How to Prepare for the NT Adoption Suitability Assessment Without a Lawyer

You do not need a lawyer to prepare for the NT adoption suitability assessment. A lawyer's role comes later — at the court finalization stage, not during the Territory Families assessment process. What you do need is a clear understanding of what the assessment evaluates, how to present your household and motivations honestly and confidently, and how to approach the ATSICPP cultural competency component that most NT families underestimate. A structured NT-specific adoption guide covers all of this in a way that is practical, private, and significantly cheaper than paying $295 per hour for orientation-level legal advice. This page explains exactly what the suitability assessment involves and how to prepare without hiring anyone.

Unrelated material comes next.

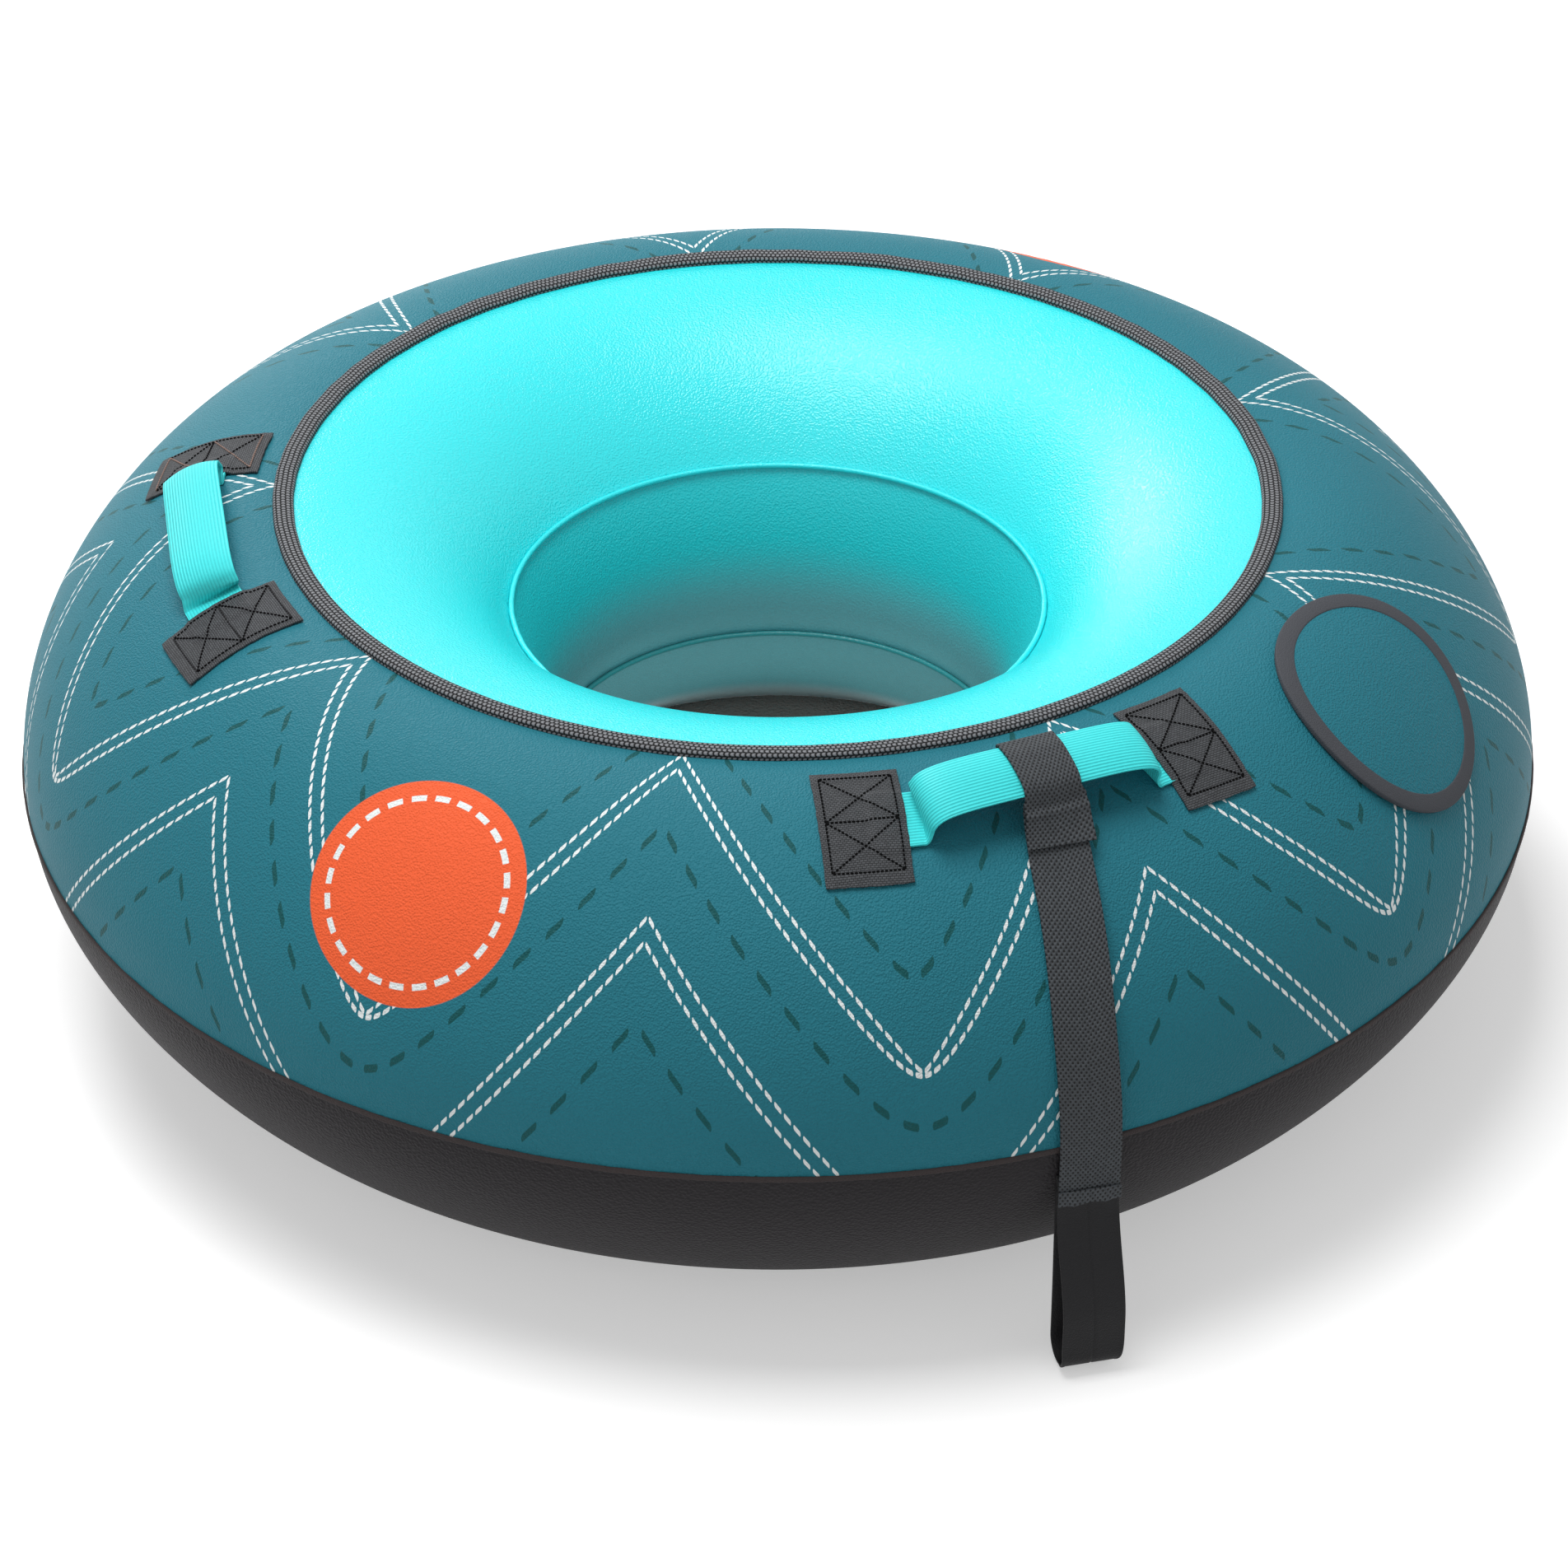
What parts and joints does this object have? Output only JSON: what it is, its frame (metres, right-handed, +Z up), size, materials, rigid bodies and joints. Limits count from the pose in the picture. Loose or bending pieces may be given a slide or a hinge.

What the NT Suitability Assessment Actually Is

The suitability assessment is Territory Families, Housing and Communities' (TFHC) formal evaluation of whether a prospective adoptive family is suitable to adopt a child in the Northern Territory. It takes place after your Expression of Interest (EOI) is submitted and accepted.

The assessment is conducted by Territory Families social workers and reviewed by a suitability panel — a group of senior TFHC staff who make the final determination on your application. It is more comprehensive than a standard home study in other Australian states. It includes:

  • Multiple in-depth interviews with both applicants (separately and together)
  • A home visit to assess your living environment
  • Character references from people who know you
  • Background checks (criminal history, working with children checks, health checks)
  • A review of your financial stability
  • Assessment of your motivation for adoption — including how you have processed infertility, loss, or other triggers that led you to adoption
  • Cultural competency assessment — how you understand and plan to fulfill the ATSICPP for an Aboriginal or Torres Strait Islander child

The assessment is not a pass/fail test with a fixed rubric that you can memorize. It is a holistic evaluation. The panel is looking for stability, honesty, insight, and cultural readiness — not perfection.


The "Dual Role" Anxiety and How to Manage It

The single biggest barrier to authentic suitability assessment preparation is the dual role of Territory Families. Unlike in most Australian states where a separate NGO handles the assessment process, in the NT, the same agency that recruits you also has the authority to remove children from families. This creates what researchers describe as "departmental surveillance" anxiety — families feel that every answer in every interview could be used against them.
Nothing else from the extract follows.